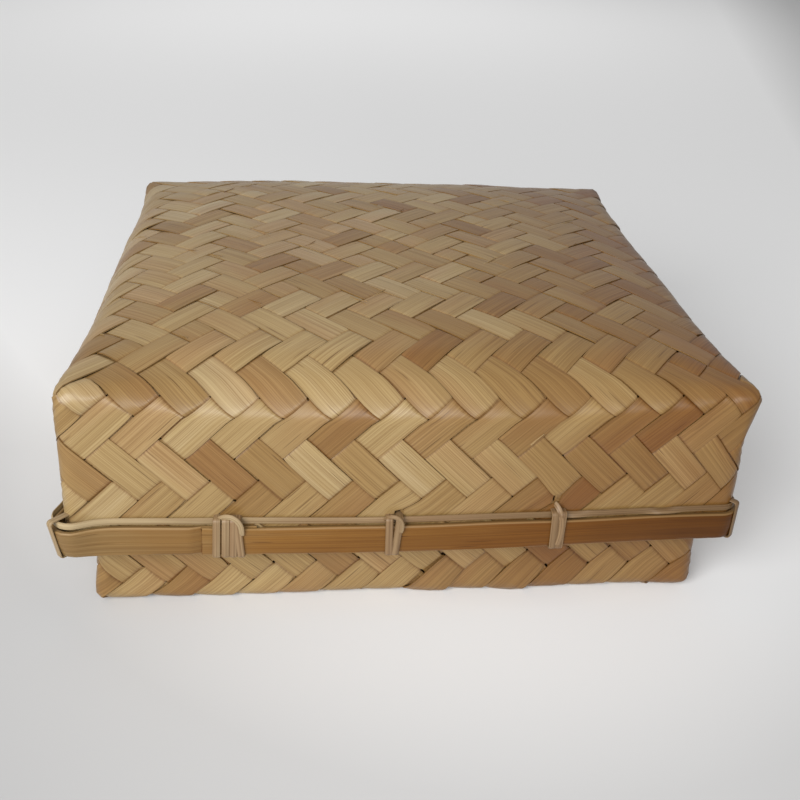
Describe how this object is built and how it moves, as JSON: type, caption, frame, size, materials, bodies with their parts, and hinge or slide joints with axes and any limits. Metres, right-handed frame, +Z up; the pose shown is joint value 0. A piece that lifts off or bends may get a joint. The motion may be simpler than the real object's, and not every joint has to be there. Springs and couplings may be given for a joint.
{
  "type": "woven bamboo box",
  "caption": "Square box of plaited bamboo strip with a deep lift-off lid; both rims are stiffened by bent slats lashed on with strands, and the base stands on its flat underside.",
  "frame": {"origin": "middle of the underside, on the surface that the box stands on", "axes": "+Z up, front of the box towards -Y, +X to the right seen from the front"},
  "size_m": [0.2632, 0.2632, 0.105],
  "materials": {
    "plaited_bamboo": "plaited strips of split bamboo, satin, bare",
    "bamboo_slat": "split bamboo culm, skin side out, satin, bare",
    "bamboo_strand": "flat strand split from bamboo skin, dull satin, bare"
  },
  "bodies": {
    "base": {"base_weave": "plaited_bamboo", "base_outer_slat": "bamboo_slat", "base_inner_slat": "bamboo_slat", "base_running_strand": "bamboo_strand", "base_lashing_front_1": "bamboo_strand", "base_lashing_front_2": "bamboo_strand", "base_lashing_front_3": "bamboo_strand", "base_lashing_front_left": "bamboo_strand", "base_lashing_left_1": "bamboo_strand", "base_lashing_left_2": "bamboo_strand", "base_lashing_left_3": "bamboo_strand", "base_lashing_back_left": "bamboo_strand", "base_lashing_back_1": "bamboo_strand", "base_lashing_back_2": "bamboo_strand", "base_lashing_back_3": "bamboo_strand", "base_lashing_back_right": "bamboo_strand", "base_lashing_right_1": "bamboo_strand", "base_lashing_right_2": "bamboo_strand", "base_lashing_right_3": "bamboo_strand", "base_lashing_front_right": "bamboo_strand"},
    "lid": {"lid_weave": "plaited_bamboo", "lid_outer_slat": "bamboo_slat", "lid_inner_slat": "bamboo_slat", "lid_running_strand": "bamboo_strand", "lid_lashing_front_1": "bamboo_strand", "lid_lashing_front_2": "bamboo_strand", "lid_lashing_front_3": "bamboo_strand", "lid_lashing_front_left": "bamboo_strand", "lid_lashing_left_1": "bamboo_strand", "lid_lashing_left_2": "bamboo_strand", "lid_lashing_left_3": "bamboo_strand", "lid_lashing_back_left": "bamboo_strand", "lid_lashing_back_1": "bamboo_strand", "lid_lashing_back_2": "bamboo_strand", "lid_lashing_back_3": "bamboo_strand", "lid_lashing_back_right": "bamboo_strand", "lid_lashing_right_1": "bamboo_strand", "lid_lashing_right_2": "bamboo_strand", "lid_lashing_right_3": "bamboo_strand", "lid_lashing_front_right": "bamboo_strand"}
  },
  "joints": [
    {"name": "lid_lift", "type": "slide", "parent": "base", "child": "lid", "axis": [0, 0, 1], "range_m": [0, 0.2]}
  ]
}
──────────
• **DO THIS**: Repeat the listing above without any change.

• **ANSWER TO THIS TASK**:
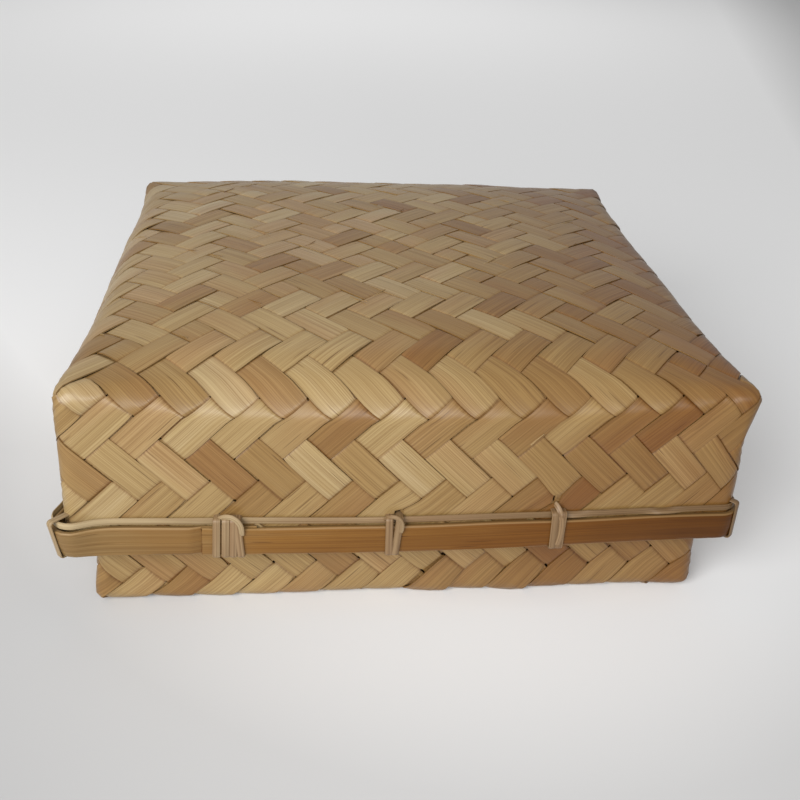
Describe how this object is built and how it moves, as JSON: type, caption, frame, size, materials, bodies with their parts, and hinge or slide joints with axes and any limits. Metres, right-handed frame, +Z up; the pose shown is joint value 0. A piece that lifts off or bends may get a joint. The motion may be simpler than the real object's, and not every joint has to be there. Springs and couplings may be given for a joint.
{
  "type": "woven bamboo box",
  "caption": "Square box of plaited bamboo strip with a deep lift-off lid; both rims are stiffened by bent slats lashed on with strands, and the base stands on its flat underside.",
  "frame": {"origin": "middle of the underside, on the surface that the box stands on", "axes": "+Z up, front of the box towards -Y, +X to the right seen from the front"},
  "size_m": [0.2632, 0.2632, 0.105],
  "materials": {
    "plaited_bamboo": "plaited strips of split bamboo, satin, bare",
    "bamboo_slat": "split bamboo culm, skin side out, satin, bare",
    "bamboo_strand": "flat strand split from bamboo skin, dull satin, bare"
  },
  "bodies": {
    "base": {"base_weave": "plaited_bamboo", "base_outer_slat": "bamboo_slat", "base_inner_slat": "bamboo_slat", "base_running_strand": "bamboo_strand", "base_lashing_front_1": "bamboo_strand", "base_lashing_front_2": "bamboo_strand", "base_lashing_front_3": "bamboo_strand", "base_lashing_front_left": "bamboo_strand", "base_lashing_left_1": "bamboo_strand", "base_lashing_left_2": "bamboo_strand", "base_lashing_left_3": "bamboo_strand", "base_lashing_back_left": "bamboo_strand", "base_lashing_back_1": "bamboo_strand", "base_lashing_back_2": "bamboo_strand", "base_lashing_back_3": "bamboo_strand", "base_lashing_back_right": "bamboo_strand", "base_lashing_right_1": "bamboo_strand", "base_lashing_right_2": "bamboo_strand", "base_lashing_right_3": "bamboo_strand", "base_lashing_front_right": "bamboo_strand"},
    "lid": {"lid_weave": "plaited_bamboo", "lid_outer_slat": "bamboo_slat", "lid_inner_slat": "bamboo_slat", "lid_running_strand": "bamboo_strand", "lid_lashing_front_1": "bamboo_strand", "lid_lashing_front_2": "bamboo_strand", "lid_lashing_front_3": "bamboo_strand", "lid_lashing_front_left": "bamboo_strand", "lid_lashing_left_1": "bamboo_strand", "lid_lashing_left_2": "bamboo_strand", "lid_lashing_left_3": "bamboo_strand", "lid_lashing_back_left": "bamboo_strand", "lid_lashing_back_1": "bamboo_strand", "lid_lashing_back_2": "bamboo_strand", "lid_lashing_back_3": "bamboo_strand", "lid_lashing_back_right": "bamboo_strand", "lid_lashing_right_1": "bamboo_strand", "lid_lashing_right_2": "bamboo_strand", "lid_lashing_right_3": "bamboo_strand", "lid_lashing_front_right": "bamboo_strand"}
  },
  "joints": [
    {"name": "lid_lift", "type": "slide", "parent": "base", "child": "lid", "axis": [0, 0, 1], "range_m": [0, 0.2]}
  ]
}